I can still remember watching our grainy black and white TV when Alan Shepard launched in 1961. I was probably in first grade, but we were allowed to skip school that day to see the flight, since Dad was working at Grumman on LEM (now called LM) proposal work. The launch was postponed a couple of times and days, and I have no memory if we stayed home on those occasions as well.

That was just over 50 years ago. Younger folks would be stunned how space fever grabbed this nation. From about 1961 to 1970 it practically defined popular culture: space burgers, space motels, space everything was the order of the time.

The interest quickly waned. I remember watching Apollo 17 go; the launch was shown as a small inset on a broadcast of a (apparently more important) football game.

Computers were still in their infancy in 1961. The Mercury spacecraft didn't have one, which to a 2013 EE is pretty astonishing considering we need computers even to drive toothbrushes today (http://www.beamtoothbrush.com/). IBM's 360 series was still years away; even their 7090 family was only a year old. A decade later when I started college the university was dismantling their 7094 as it was completely obsolete.

By the time of Apollo computers were more sophisticated, but by today's standards were primitive. The history of these times has been told in many books. One of my favorites is Digital Apollo (http://www.embedded.com/electronics-blogs/break-points/4026895/Engineering-Apollo). But recently I ran across an old book called "Computers in Spaceflight." It's a 300+ page tome (not including references) which is available here (http://archive.org/download/nasa_techdoc_19880069935/19880069935.pdf) as a huge (500 MB) .PDF. James Tomayko wrote it under a NASA contract.

The book does have a number of obvious errors, and my first reaction was that Mr. Tomayko must have been more English Major than computer scientist, but Google indicates he was a professor of Computer Science at Carnegie Mellon till his untimely death in 2006. For instance, the cycle time of the Gemini computer is listed as 140 msec which seems incredibly slow; on-line references suggest that should be 140 usec. But the mistakes do not diminish this important book.

It's divided into three sections, covering manned and unmanned missions and ground support equipment. The former takes us to about 1986 and the Shuttle, though Challenger's loss that year isn't mentioned. Obviously, this long predates the International Space Station.

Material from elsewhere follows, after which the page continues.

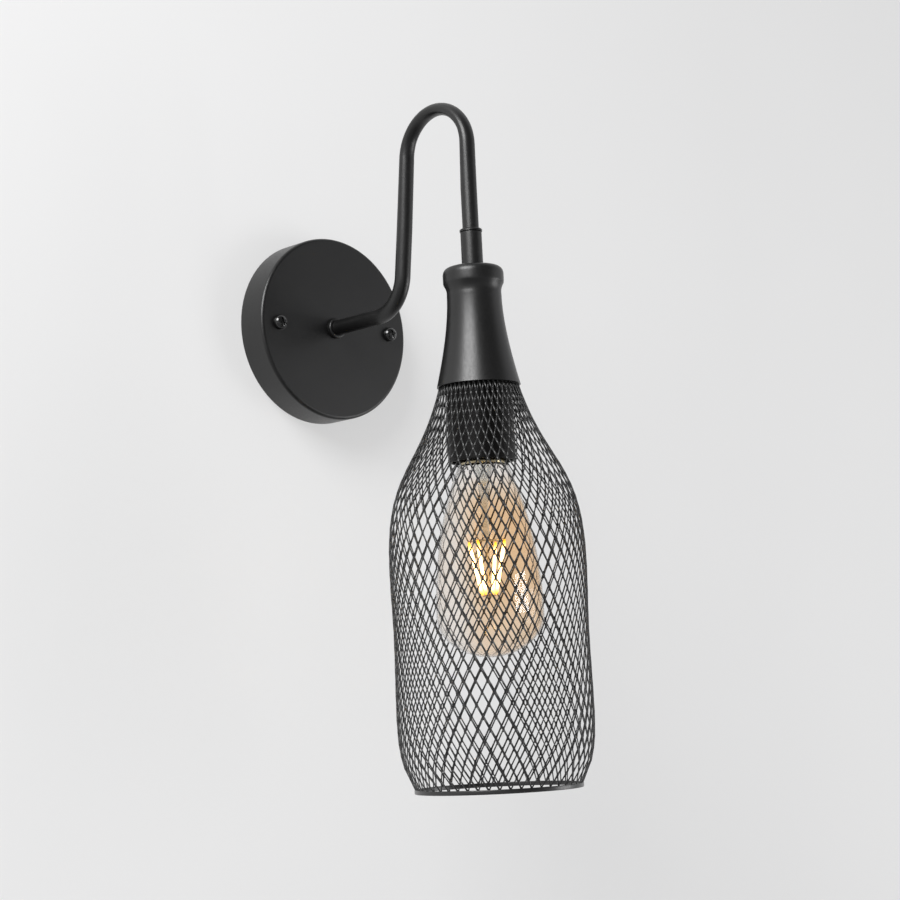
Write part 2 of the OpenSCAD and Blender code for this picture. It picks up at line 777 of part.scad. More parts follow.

The story of the Apollo Guidance Computer has been told many times and continues to fascinate, but till reading Computers in Spaceflight I had little information about Mercury's lack of a processor, or about the very limited CPU aboard the Gemini missions. It used no ICs and was composed entirely of discrete devices, presumably transistors, though the book is silent about this. At almost 60 pounds it was composed of 510 PCBs just for the logic section. A bit-serial machine, it had 4k 39 bit words of core memory. An auxiliary tape unit weighed in at another 26 pounds and stored just over a million bits. Compare that to a modern sub-$100 disk drive that stores ten million times more data in a package measured in grams of weight.

Unmanned programs started using microprocessors with the 1802, one of the first CMOS CPUs which used practically no power and had no hardware stack. The book makes tantalizing references to AMD's 2901 (a bit-slice CPU the author gets wrong) and the 68K, but hardware gets much less focus than software. To me, that's Computers in Spaceflight's biggest disappointment as the digital hardware of the time had to be ingeniously designed to overcome the limitations of low-transistor counts.

The software gets lots of attention, sometimes in mind-numbing detail. But the meta-story is fascinating. As far back as Gemini program managers found that the software was the pacing component. It was never done fast enough and many meetings and committees tried, without much luck, to constrain the code.

The section on ground computers is less compelling than the others, as these were off-the-shelf mainframes. One interesting tidbit: the Saturn V firing rooms at the Cape required 250 men stationed behind consoles to get the thing off the pad. A floor layout shows that, indeed, these individuals were men: there's a sizeable men's room, but no ladies!

For a computer history buff this is a must-read, though be prepared for some slow sections. A Kindle edition is available for a buck, which is a much better deal than printing so many pages. No doubt I made a generous donation to HP's ink division.

Do you remember the Apollo program? How about Mercury or Gemini?